12 thoughts on “Review: Sony A7R II”
I’ve written up my thoughts on the EVF with manual focus lenses on TalkEMount. Initially I was with you on the problem, but when I got back to the computer and looked at my images, my hit rate with MF was the same as it was before with my original A7. So at least for me, while the change looks weird, uncomfortable, and makes me nervous, it hasn’t hindered my shooting. So I’m slowly coming around to accepting it simply as a different look.
Still, currently I like the old EVF more for MF. We’ll see how that changes with more experience…
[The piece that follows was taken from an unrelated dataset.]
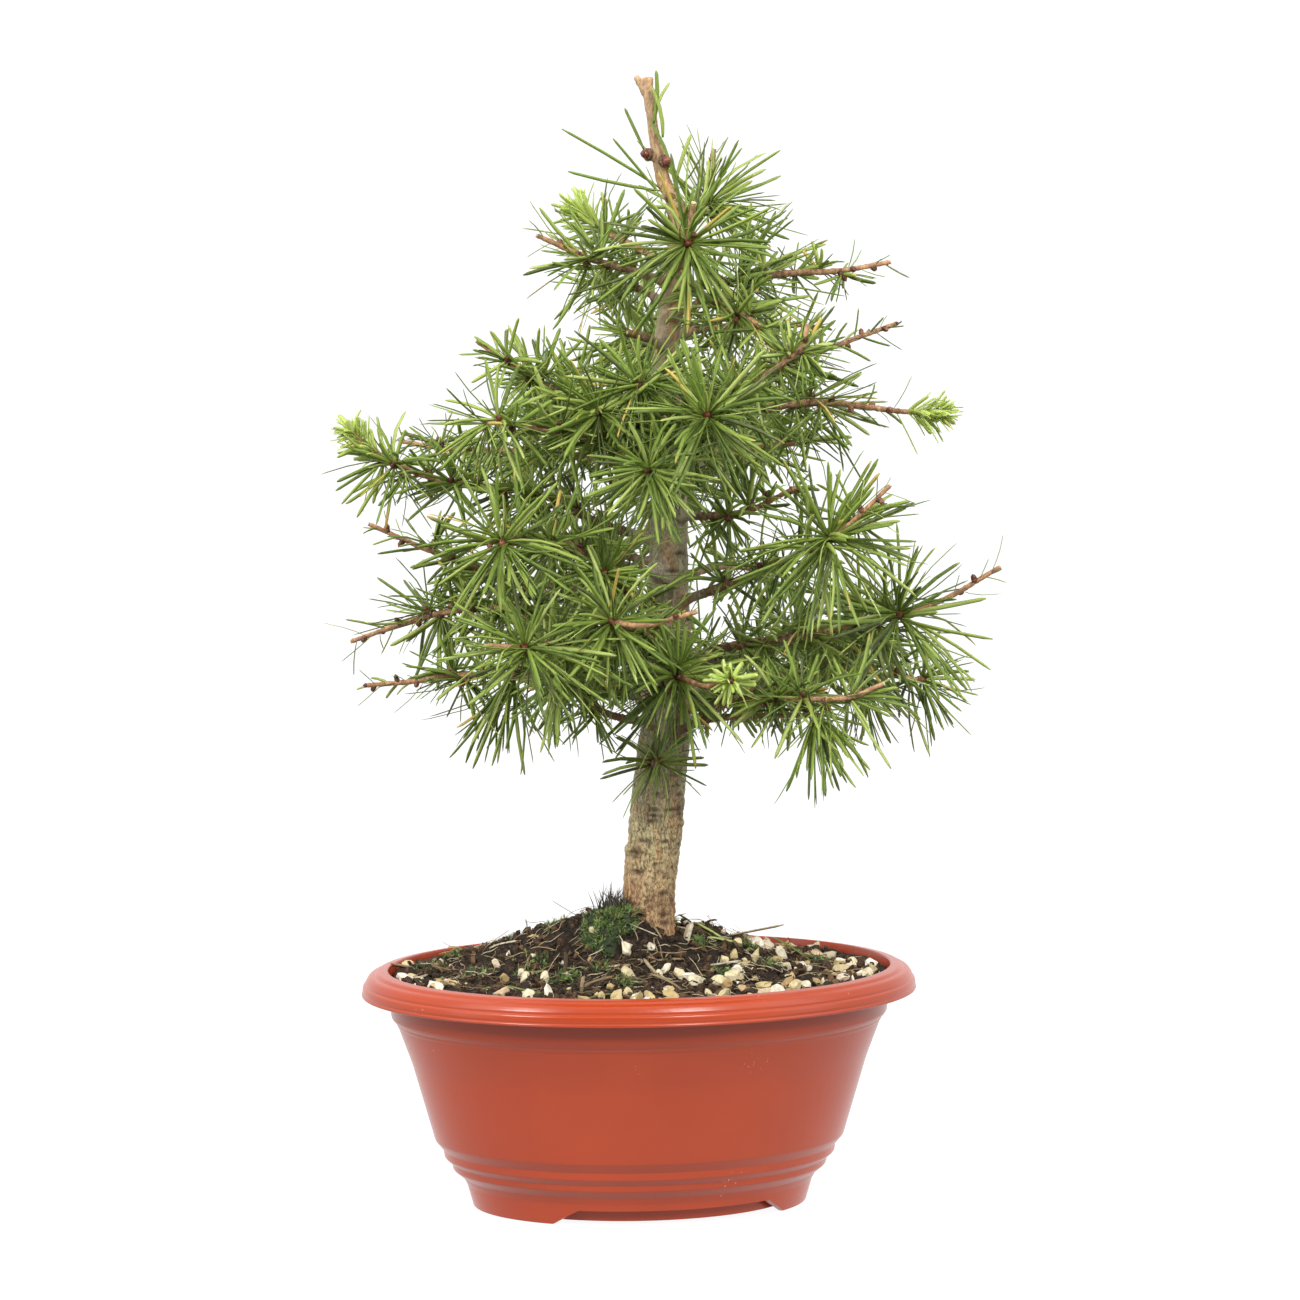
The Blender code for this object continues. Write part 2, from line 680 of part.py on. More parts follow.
class Clearance:
    """Remembers every round rod that is already in place."""

    def __init__(self):
        self.starts = np.zeros((0, 3))
        self.ends = np.zeros((0, 3))
        self.radii = np.zeros(0)
        self.owners = []

    def add(self, start, end, radius, owner):
        """Keep one rod with its owner's name."""
        self.starts = np.vstack((self.starts, np.array(start)))
        self.ends = np.vstack((self.ends, np.array(end)))
        self.radii = np.append(self.radii, radius)
        self.owners.append(owner)

    def gaps(self, start, end, radius):
        """Free distance from a new rod to each rod in place."""
        first = np.array(start)
        run = np.array(end) - first
        runs = self.ends - self.starts
        between = first - self.starts
        a = float(run @ run)
        e = np.einsum("ij,ij->i", runs, runs) + 1e-15
        b = runs @ run
        c = between @ run
        f = np.einsum("ij,ij->i", runs, between)
        denominator = a * e - b * b
        safe = np.where(denominator > 1e-18, denominator, 1.0)
        s = np.where(denominator > 1e-18, (b * f - c * e) / safe, 0.0)
        s = np.clip(s, 0.0, 1.0)
        t = np.clip((b * s + f) / e, 0.0, 1.0)
        s = np.clip((b * t - c) / a, 0.0, 1.0)
        near = first + s[:, None] * run
        other = self.starts + t[:, None] * runs
        return np.linalg.norm(near - other, axis=1) - self.radii - radius


def needle_mesh(root, tip):
    """A three-sided blade, blunt at its tip."""
    radii = (NEEDLE_RADIUS * MM, NEEDLE_TIP_RADIUS * MM)
    return loft_mesh(tube_rings([root, tip], radii, 3), slot=1)


def spur_needles(limb, index, count, length, rods, draw):
    """Place a spur's needles all round it, each clear of all that is in place."""
    along = limb.tangent(index)
    at_end = index == len(limb.points) - 1
    first_tilt, more_tilt = END_SPUR_TILT if at_end else SIDE_SPUR_TILT
    across = along.orthogonal().normalized()
    other = along.cross(across)
    own_spur = f"{limb.name}:{index}"
    placed_needles = []
    turn = draw.uniform(0.0, 2.0 * math.pi)
    for k in range(count):
        share = (k + 0.5) / count
        for attempt in range(NEEDLE_TRIES):
            spread = min(1.0, attempt / WIDEST_TRY)
            tilt = math.radians(first_tilt + more_tilt * share)
            tilt += draw.uniform(-1.0, 1.0) * math.radians(TILT_PLAY[0] + TILT_PLAY[1] * spread)
            angle = turn + k * GOLDEN_ANGLE
            angle += draw.uniform(-1.0, 1.0) * (TURN_PLAY[0] + TURN_PLAY[1] * spread)
            outward = across * math.cos(angle) + other * math.sin(angle)
            direction = along * math.cos(tilt) + outward * math.sin(tilt)
            base = limb.at(limb.stations[index] + SPUR_STRETCH * (SPUR_START - share))
            reach = length * draw.uniform(*NEEDLE_LENGTHS) * (1.0 - LENGTH_LOSS * spread * draw.random())
            root = base + direction * NEEDLE_ROOT * MM
            tip = base + direction * reach * MM
            free = base + direction * NEEDLE_FREE * MM
            gaps = rods.gaps(free, tip, NEEDLE_RADIUS * MM)
            whole = rods.gaps(root, tip, NEEDLE_RADIUS * MM)
            own = np.array([owner in (own_spur, limb.name) for owner in rods.owners])
            worst = float(np.where(own, gaps, whole).min())
            if worst > NEEDLE_CLEARANCE * MM:
                placed_needles.append((root, tip))
                rods.add(root, tip, NEEDLE_RADIUS * MM, own_spur)
                break
    return placed_needles


def build_sprays(limbs, twig_bark, needle_green):
    """Every limb's leafy end, needles and twig fused in one body."""
    rods = Clearance()
    for (low_x, low, low_r), (high_x, high, high_r) in zip(TRUNK, TRUNK[1:]):
        start = placed(low_x, 0.0, low)
        rods.add(start, placed(high_x, 0.0, high), max(low_r, high_r) * MM, "trunk")
    for limb in limbs:
        points, radii = limb.stretch(0.0, limb.reach)
        for start, end, radius in zip(points, points[1:], radii):
            rods.add(start, end, radius, "trunk")
        points, radii = limb.twig_stretch()
        for start, end, radius in zip(points, points[1:], radii):
            rods.add(start, end, radius, limb.name)
    draw = random.Random(NEEDLE_SEED)
    for limb in limbs:
        points, radii = limb.twig_stretch()
        twig = loft_mesh(tube_rings(points, radii, LIMB_SIDES))
        spray = add_object("spray_" + limb.name, twig, (twig_bark, needle_green))
        needles = []
        for index, spur in enumerate(limb.spurs, start=1):
            for root, tip in spur_needles(limb, index, spur[3], spur[4], rods, draw):
                blade = needle_mesh(root, tip)
                needles.append(add_object("needle", blade, (twig_bark, needle_green)))
        apply_boolean(spray, "UNION", needles, "MANIFOLD")


def main():
    """Build the pot, what fills it, and the tree."""
    clear_scene()
    plastic = make_material("pot_plastic", (0.50, 0.10, 0.045), 0.38)
    peat = make_material("peat_soil", (0.030, 0.020, 0.014), 0.95)
    moss_green = make_material("moss_green", (0.09, 0.20, 0.03), 0.9)
    bark = make_material("larch_bark", (0.33, 0.23, 0.14), 0.85)
    twig_bark = make_material("twig_bark", (0.30, 0.14, 0.06), 0.75)
    needle_green = make_material("needle_green", (0.11, 0.26, 0.04), 0.5)
    limbs = [Limb(name, height, spurs) for name, height, spurs in LIMBS]
    build_pot(plastic)
    soil = build_soil(peat)
    build_moss(moss_green, soil)
    build_trunk(limbs, bark)
    build_sprays(limbs, twig_bark, needle_green)


main()
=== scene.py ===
"""The looks of a young larch bonsai in its oval plastic pot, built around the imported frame.

Places on the tree are (right, back, up) in millimetres from the pot's centre, as seen
from the tree's front, and `placed` turns them into the frame. Meshes are worked out in
millimetres and stored in metres.
"""

from __future__ import annotations

import json
import logging
import math
import random
from collections.abc import Callable, Iterator, Sequence
from contextlib import contextmanager
from dataclasses import dataclass, field
from enum import Enum

import bmesh
import bpy
import numpy as np
from bpy.types import Material, Mesh, Node, NodeSocket, NodeTree, Object, World
from mathutils import Matrix, Vector, noise

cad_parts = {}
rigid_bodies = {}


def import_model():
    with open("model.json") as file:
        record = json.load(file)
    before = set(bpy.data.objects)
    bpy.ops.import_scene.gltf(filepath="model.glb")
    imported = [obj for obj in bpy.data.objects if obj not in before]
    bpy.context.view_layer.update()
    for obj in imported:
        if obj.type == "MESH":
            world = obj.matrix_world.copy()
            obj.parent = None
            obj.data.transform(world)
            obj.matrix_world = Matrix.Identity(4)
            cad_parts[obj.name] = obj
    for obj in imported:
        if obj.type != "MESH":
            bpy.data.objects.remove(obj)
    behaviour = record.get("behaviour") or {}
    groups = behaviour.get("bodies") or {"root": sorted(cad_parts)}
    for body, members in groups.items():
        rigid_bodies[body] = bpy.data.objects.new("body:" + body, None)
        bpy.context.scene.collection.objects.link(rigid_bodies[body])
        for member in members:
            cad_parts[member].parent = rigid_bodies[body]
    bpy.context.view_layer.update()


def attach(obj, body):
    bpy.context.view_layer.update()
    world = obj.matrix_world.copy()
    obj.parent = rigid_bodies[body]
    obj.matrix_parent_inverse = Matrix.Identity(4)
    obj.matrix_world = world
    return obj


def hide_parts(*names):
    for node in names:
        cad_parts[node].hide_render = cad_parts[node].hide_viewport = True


LOG = logging.getLogger("larch")
Rows = tuple[tuple[float, ...], ...]
Sockets = tuple[NodeSocket, NodeSocket]

MM = 0.001
FRONT_TURN = math.radians(17.0)
POT_CENTRE = np.array((-6.5, 3.0, 0.0))
POT_RATIO = 0.81
GOLDEN_ANGLE = math.pi * (3.0 - math.sqrt(5.0))
UP = np.array((0.0, 0.0, 1.0))
FRONT = np.array((-math.sin(FRONT_TURN), -math.cos(FRONT_TURN), 0.0))


class Spur(Enum):
    """What grows where a limb's route has a point."""

    BARE = "no needles"
    SPARSE = "a thin inner rosette"
    SIDE = "rosettes round the twig"
    HUB = "one large rosette that faces outwards"
    FAN = "one rosette that sweeps on along the twig"
    DROOP = "one rosette whose long needles hang"
    SHOOT = "short single needles along a slim shoot"
    STUB = "side buds and a few stray needles on a bare cut end"
    PALE = "a young pale shoot"
    STAR = "a young compact star"


BARE, SPARSE, SIDE, HUB, FAN, DROOP, SHOOT, STUB, PALE, STAR = Spur

# Trunk, (right, up, radius) along its centre line
TRUNK = (
    (3.0, 60.0, 11.6), (3.0, 88.0, 12.4), (3.0, 99.0, 11.3), (3.0, 110.0, 10.3),
    (4.0, 128.0, 10.2), (5.5, 142.0, 10.4), (8.0, 168.0, 10.0), (10.0, 188.0, 9.3),
    (11.0, 212.0, 8.5), (11.0, 240.0, 7.7), (11.0, 266.0, 7.0), (11.0, 292.0, 6.3),
    (10.0, 316.0, 5.5), (10.0, 333.0, 4.9), (12.5, 349.0, 4.4), (14.2, 368.0, 3.9),
    (13.5, 385.0, 3.4), (9.0, 395.0, 2.6), (6.0, 409.0, 2.2), (4.2, 421.0, 2.0),
    (3.0, 434.0, 1.9),
)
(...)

I think this is the first review I read that saying the continuous AF improvement over A7ii is minimal. I don’t have A7Rii yet, I am still waiting.
Yeah, I looked to see if I was doing anything off, though having had success with my a6000 and even decent success with my A7 II, I didn’t really see that as an issue. However, I can tell you I tried every focus mode, turned it to AF priority, etc. I tested with both the FE 55mm f/1.8 and the Batis 85mm f/1.8. I do test difficult subjects: all of these cameras can easily track subjects that are primarily moving laterally. The differences are when things are moving towards or away from the camera. To be honest, the very best C-AF I’ve used in mirrorless is with Fuji cameras with firmware 4.0 on the X-T1 (and likewise the X-T10). The latest firmware bumped them from pretty good to very good. Their PDAF area is much smaller, but I’ve had great accuracy in tracking, even with lenses like the 56mm f/1.2. Sony’s been a bit more hit or miss in this department, with the a6000 turning in a very good performance overall.
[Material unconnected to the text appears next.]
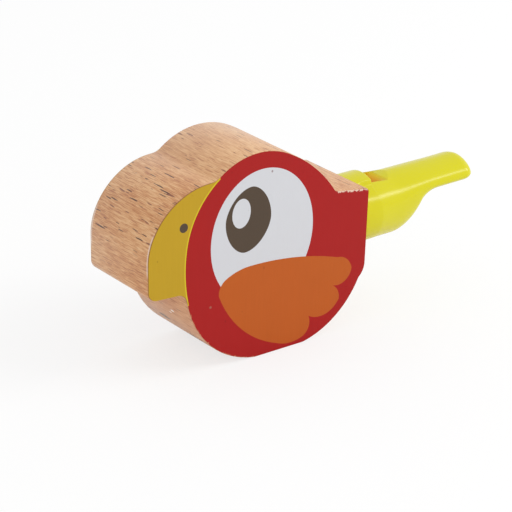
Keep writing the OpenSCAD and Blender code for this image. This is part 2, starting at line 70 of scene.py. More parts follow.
# The mouthpiece's sections
RING = 96                                               # points of a section
SEAM_STEP = 0.02                                        # it lies this far inside the tube at the seam
LAP = 0.6                                               # how far it reaches back into the tube
TIP_W = 13.4
WAIST = 0.95                                            # each side draws in by this, halfway along
CROWN_DROP, CROWN_FALL, CROWN_SAG = 1.2, 0.15, 0.3      # at the rim, from there to the tip, halfway along
BIT_T = 6.85
BELLY_L, BELLY_R, CHIN_R = 7.25, 8.0, 6.1               # level part, arc up from it, arc on to the bit
RISE = math.radians(69.5)                               # slope between those two arcs
RISE_FROM, RISE_TO = BELLY_L - 0.3, BELLY_L + 16.2      # closest sections, from the rim
CLIMB_L, FORM_L = 18.8, 9.0                             # runs over which the widest line and the form change
WIDEST = 0.62                                           # share of the bit's thickness above its widest line
TIP_L, TIP_WIDTH, TIP_HEIGHT, TIP_POWER = 2.7, 0.68, 0.62, 1.75    # rounded end, and what is left at its face
TIP_STEPS = 16
ROUND = 2.0                                             # power of a section that is a true ellipse
CROWN_POWER, BELLY_POWER, BIT_POWER = 1.7, 2.24, 1.8

# What is cut out of the mouthpiece
BORE_R = 6.9
AIRWAY_Z, AIRWAY_H, AIRWAY_W = TUBE_Z + 3.3, 1.4, 6.0
CUT_UP, WINDOW_L, WINDOW_W = 3.2, 7.0, 7.0
WARM_FROM_Z = TUBE_Z + 7.1                              # below this the window's plastic takes a warmer painted light
RAMP_CREST, RAMP_POWER, RAMP_STEPS = 1.0, 1.5, 14
MOUTH_SLOT_H = 2.0
PLUG_L = 3.0
CHAMBER_WALL = 1.2
PAST = 1.0                                              # cutters reach this far past what they cut

OUTSIDE_R = TUBE_R - CROWN_DROP - 0.1                   # what lies farther out is the tube's outside


# Selecting and shaping

def select_only(obj):
    """Leaves one object selected and active."""
    bpy.ops.object.select_all(action="DESELECT")
    obj.select_set(True)
    bpy.context.view_layer.objects.active = obj


def apply_modifiers(obj):
    """Applies every modifier on the object, in order."""
    select_only(obj)
    for name in [m.name for m in obj.modifiers]:
        bpy.ops.object.modifier_apply(modifier=name)


def smooth(obj, degrees):
    """Shades smooth, except across edges sharper than the given angle."""
    select_only(obj)
    bpy.ops.object.shade_smooth_by_angle(angle=math.radians(degrees))


def merge(obj, distance, flat_degrees=0.0):
    """Merges close points and, if asked, joins faces that are almost in one plane."""
    select_only(obj)
    bpy.ops.object.mode_set(mode="EDIT")
    bpy.ops.mesh.select_all(action="SELECT")
    bpy.ops.mesh.remove_doubles(threshold=distance * MM)
    if flat_degrees:
        bpy.ops.mesh.dissolve_limited(angle_limit=math.radians(flat_degrees))
    bpy.ops.object.mode_set(mode="OBJECT")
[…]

That said, the A7R II is a smashingly good camera, and I was very pleased to see the low light AF improvements that are very real on this camera.
Thanks for the comparisons to the A7II’s autofocus. I already bit the bullet and purchased the A7II, figuring the saved money could get me a nice lens at the least. I was almost hoping you’d find the A7rII’s AF all around not much better, but alas, now I just have to keep convincing myself that I really don’t need the more expensive camera. Because I don’t. But it really would make me feel all fuzzy inside.
Thanks again for a great review!
Interesting read on the AF. On my A7ii I use flexible spot (small) and continuous low in AFC mode. This gives me good results if s.b. is approaching me. But continuous high is not working properly. Did you experience the same behaviour in both modes?
Very nice review with great pics.
I think the resolution is overkill for most uses, until one considers two things:
– using primes and cropping, thus having to lug less gear and ultimately reducing the kit to the point that m43 or APS-C alternatives don’t offer any advantage (this depends, of course, on what lenses one uses)
– dispensing with TS lenses for perspective correction
it’s the first time I write here, but I often read your nice reviews.
I have a complete Fuji system, the X-T1 and several lenses, but the new Sony is tempting a lot.. I can’t justify to own both systems, it’s just an hobby, so I am considering a switch.
The main reasons: 1) Fuji AF is still frustrating when doing portraits of kids, 2) resolution and IQ for landscape photography. I find the Fuji is great to photograph people, less so for landscape. I like to shoot both..
Any thoughts about the two systems? Are they in competition or in completely different leagues? What would be your choice if you could only own one?
Forest Sunrise is excellent!
First, thanks for the excellent review. I’ve just bought my A7rii (not yet in hands!!! Trembling out of anxiety!)… but something that struck me in not being mentioned in your review was your experience with Canon glass, especially the 85mm 1.8 you used. I’ve read elsewhere that autofocus with this lens is awful, but I’d like to hear your opinion on the matter.
Thanks again for your time in charing.